**DIRECTIONS**:
Read the entries below and pull out each line with the string "this".

Records excerpted from a collection:
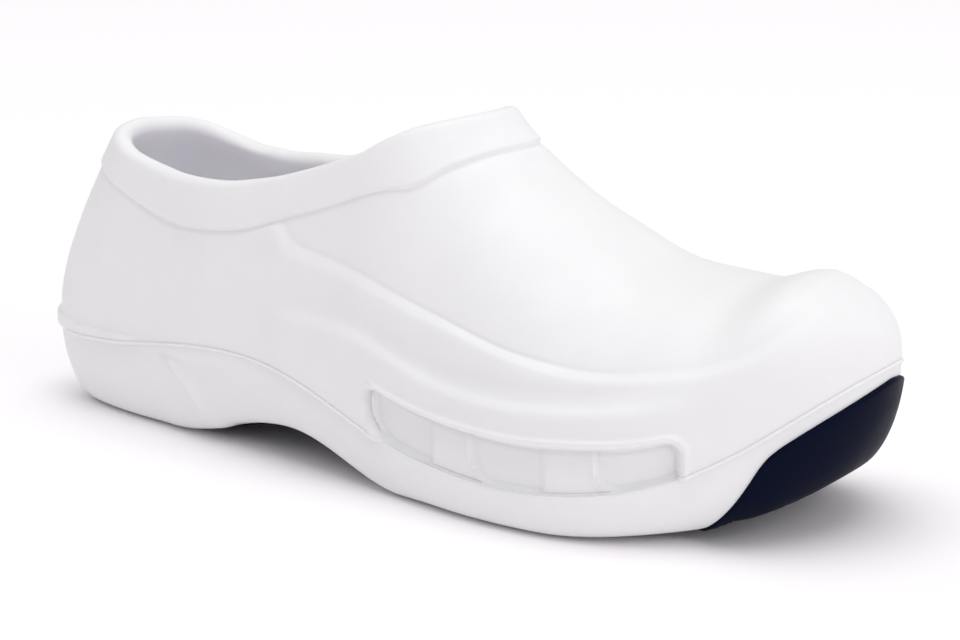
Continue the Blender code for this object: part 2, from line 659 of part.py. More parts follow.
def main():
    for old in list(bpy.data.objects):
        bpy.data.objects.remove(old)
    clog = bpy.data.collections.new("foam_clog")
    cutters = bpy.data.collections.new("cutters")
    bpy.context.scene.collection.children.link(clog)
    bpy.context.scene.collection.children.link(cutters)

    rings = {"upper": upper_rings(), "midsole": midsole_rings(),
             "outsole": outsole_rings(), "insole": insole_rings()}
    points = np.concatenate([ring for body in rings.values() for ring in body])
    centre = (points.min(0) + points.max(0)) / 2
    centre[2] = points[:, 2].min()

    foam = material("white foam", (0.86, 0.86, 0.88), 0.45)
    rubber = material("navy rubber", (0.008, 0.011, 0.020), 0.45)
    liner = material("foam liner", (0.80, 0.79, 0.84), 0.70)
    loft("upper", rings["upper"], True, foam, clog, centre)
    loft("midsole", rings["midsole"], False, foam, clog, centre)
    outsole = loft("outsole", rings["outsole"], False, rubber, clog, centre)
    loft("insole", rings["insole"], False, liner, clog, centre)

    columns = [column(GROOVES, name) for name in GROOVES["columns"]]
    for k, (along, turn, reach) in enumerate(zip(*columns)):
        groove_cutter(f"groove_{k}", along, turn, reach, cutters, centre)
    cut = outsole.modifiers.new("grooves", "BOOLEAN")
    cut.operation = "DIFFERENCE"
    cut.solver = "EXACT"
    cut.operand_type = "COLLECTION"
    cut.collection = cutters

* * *

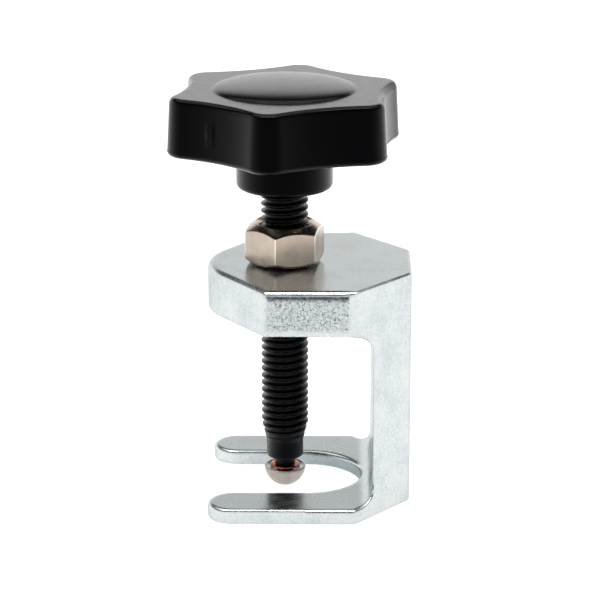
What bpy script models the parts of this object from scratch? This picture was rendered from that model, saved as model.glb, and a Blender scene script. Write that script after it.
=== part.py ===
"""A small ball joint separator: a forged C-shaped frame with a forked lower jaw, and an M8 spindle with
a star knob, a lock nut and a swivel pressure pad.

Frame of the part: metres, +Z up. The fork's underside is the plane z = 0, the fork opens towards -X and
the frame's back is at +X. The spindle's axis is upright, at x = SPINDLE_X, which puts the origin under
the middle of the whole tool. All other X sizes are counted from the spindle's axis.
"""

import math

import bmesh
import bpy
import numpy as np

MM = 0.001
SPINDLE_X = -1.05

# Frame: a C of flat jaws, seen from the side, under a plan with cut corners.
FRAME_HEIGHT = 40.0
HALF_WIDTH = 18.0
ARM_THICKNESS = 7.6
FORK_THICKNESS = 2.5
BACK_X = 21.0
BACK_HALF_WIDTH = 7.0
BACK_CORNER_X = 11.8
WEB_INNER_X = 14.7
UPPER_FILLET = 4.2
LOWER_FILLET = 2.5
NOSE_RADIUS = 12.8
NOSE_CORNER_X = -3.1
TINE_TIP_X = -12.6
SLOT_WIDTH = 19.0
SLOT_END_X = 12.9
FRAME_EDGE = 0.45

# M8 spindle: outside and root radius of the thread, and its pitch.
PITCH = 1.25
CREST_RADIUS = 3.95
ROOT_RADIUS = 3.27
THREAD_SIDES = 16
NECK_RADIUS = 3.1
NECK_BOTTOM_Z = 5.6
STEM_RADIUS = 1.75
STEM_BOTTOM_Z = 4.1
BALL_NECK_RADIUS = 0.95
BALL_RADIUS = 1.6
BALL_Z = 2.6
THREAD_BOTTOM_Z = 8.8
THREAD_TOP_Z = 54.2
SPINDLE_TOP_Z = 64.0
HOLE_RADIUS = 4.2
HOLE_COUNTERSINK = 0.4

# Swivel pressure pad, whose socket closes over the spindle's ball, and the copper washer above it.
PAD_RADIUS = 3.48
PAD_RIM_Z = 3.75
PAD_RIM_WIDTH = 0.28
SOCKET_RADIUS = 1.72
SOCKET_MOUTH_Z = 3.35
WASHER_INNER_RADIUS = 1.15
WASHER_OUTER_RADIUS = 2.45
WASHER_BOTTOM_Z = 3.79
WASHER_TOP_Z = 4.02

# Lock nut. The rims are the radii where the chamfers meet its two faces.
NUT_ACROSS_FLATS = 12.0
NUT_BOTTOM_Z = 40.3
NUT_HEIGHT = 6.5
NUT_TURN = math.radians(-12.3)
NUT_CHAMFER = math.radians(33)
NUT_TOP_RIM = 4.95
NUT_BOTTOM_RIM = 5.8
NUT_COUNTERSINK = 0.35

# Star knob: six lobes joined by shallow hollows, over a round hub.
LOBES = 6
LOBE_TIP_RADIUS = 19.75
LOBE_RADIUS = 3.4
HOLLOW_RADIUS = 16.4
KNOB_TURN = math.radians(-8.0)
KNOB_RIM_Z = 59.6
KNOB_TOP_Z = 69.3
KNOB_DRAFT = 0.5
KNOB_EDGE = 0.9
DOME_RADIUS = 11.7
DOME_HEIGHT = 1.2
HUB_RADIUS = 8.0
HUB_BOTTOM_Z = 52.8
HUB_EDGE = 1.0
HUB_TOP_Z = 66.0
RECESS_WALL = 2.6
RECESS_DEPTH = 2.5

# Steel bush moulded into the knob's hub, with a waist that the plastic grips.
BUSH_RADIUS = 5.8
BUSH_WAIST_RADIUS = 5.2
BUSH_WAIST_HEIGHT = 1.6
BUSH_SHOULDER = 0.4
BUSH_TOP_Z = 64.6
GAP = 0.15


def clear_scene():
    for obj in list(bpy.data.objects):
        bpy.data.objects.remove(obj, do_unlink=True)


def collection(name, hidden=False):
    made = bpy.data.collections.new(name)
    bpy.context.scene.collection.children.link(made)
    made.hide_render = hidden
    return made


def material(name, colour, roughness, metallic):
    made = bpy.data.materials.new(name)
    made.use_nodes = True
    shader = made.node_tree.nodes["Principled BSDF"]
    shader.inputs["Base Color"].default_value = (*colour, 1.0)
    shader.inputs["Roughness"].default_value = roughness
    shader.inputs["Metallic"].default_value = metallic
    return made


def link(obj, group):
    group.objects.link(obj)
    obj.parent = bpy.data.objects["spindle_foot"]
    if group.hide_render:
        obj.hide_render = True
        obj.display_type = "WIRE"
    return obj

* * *

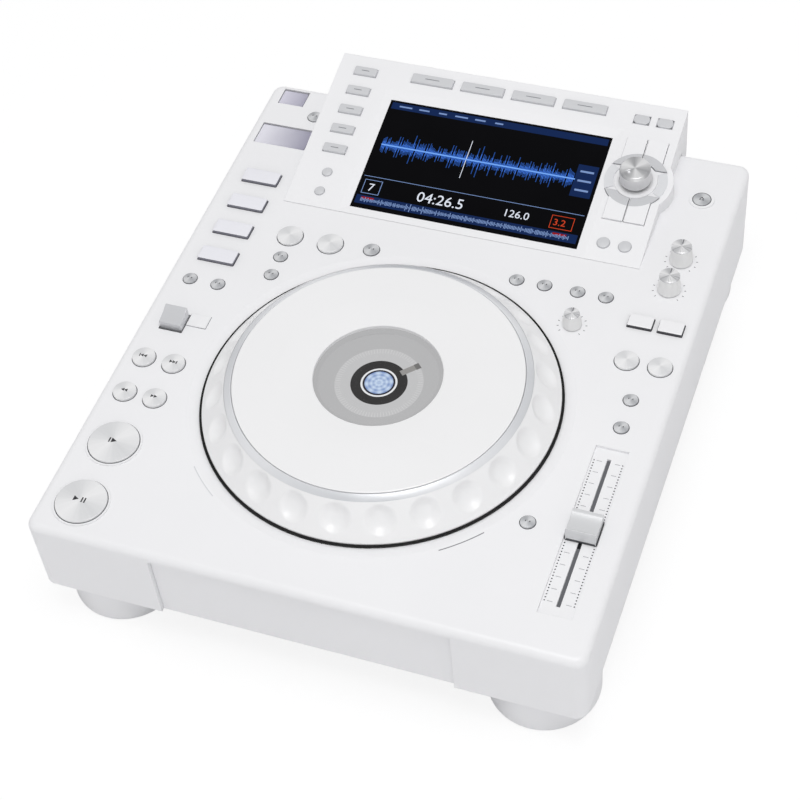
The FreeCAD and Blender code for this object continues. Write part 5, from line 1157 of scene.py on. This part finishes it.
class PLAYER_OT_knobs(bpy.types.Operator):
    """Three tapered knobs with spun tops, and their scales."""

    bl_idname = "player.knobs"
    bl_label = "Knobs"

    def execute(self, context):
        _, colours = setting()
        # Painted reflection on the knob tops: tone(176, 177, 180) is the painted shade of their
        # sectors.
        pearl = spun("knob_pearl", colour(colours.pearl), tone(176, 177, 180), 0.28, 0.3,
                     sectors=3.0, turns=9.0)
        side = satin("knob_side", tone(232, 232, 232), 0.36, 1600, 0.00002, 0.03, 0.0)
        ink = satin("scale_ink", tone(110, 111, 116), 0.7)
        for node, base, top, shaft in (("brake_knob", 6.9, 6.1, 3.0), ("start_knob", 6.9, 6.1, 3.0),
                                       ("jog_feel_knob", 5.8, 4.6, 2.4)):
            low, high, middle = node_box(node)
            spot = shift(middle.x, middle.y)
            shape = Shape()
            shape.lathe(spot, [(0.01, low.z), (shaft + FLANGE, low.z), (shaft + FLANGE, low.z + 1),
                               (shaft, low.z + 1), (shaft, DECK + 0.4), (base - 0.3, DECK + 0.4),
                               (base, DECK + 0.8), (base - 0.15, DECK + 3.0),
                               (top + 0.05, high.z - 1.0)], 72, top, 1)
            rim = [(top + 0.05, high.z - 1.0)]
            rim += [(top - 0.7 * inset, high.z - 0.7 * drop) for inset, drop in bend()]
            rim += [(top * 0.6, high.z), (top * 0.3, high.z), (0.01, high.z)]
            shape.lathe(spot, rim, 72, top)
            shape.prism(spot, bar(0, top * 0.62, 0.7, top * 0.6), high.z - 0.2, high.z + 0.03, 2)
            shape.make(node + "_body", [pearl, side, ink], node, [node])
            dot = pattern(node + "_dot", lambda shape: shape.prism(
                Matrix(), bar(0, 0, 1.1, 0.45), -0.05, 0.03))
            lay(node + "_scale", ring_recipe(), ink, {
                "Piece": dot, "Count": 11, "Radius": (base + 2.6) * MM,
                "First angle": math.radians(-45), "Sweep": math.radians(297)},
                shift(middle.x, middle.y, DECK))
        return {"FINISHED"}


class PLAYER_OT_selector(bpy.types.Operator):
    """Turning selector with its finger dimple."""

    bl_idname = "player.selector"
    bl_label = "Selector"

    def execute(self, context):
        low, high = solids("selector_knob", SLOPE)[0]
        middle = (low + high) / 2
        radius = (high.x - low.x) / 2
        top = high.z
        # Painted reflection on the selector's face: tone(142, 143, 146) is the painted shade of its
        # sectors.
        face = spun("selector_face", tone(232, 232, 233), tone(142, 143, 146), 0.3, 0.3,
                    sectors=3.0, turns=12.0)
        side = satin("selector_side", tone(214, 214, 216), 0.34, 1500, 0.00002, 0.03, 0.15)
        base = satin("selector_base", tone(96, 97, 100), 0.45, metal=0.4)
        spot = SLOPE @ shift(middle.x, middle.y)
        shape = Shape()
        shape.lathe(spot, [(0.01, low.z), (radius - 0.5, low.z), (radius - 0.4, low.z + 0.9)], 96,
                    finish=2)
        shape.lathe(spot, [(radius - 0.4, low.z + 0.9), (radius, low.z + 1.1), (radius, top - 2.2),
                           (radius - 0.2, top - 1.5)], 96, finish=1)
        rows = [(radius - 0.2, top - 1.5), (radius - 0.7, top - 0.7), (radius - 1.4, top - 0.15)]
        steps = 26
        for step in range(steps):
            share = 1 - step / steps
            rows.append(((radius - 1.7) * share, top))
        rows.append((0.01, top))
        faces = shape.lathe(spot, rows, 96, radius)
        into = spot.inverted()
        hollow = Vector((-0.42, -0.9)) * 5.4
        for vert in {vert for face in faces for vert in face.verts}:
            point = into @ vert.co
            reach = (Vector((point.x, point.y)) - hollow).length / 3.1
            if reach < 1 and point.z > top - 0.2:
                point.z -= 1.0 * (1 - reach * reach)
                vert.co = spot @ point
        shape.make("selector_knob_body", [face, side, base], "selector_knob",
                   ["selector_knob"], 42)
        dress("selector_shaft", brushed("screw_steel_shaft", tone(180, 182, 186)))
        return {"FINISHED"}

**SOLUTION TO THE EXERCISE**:
Continue the Blender code for this object: part 2, from line 659 of part.py. More parts follow.
What bpy script models the parts of this object from scratch? This picture was rendered from that model, saved as model.glb, and a Blender scene script. Write that script after it.
The FreeCAD and Blender code for this object continues. Write part 5, from line 1157 of scene.py on. This part finishes it.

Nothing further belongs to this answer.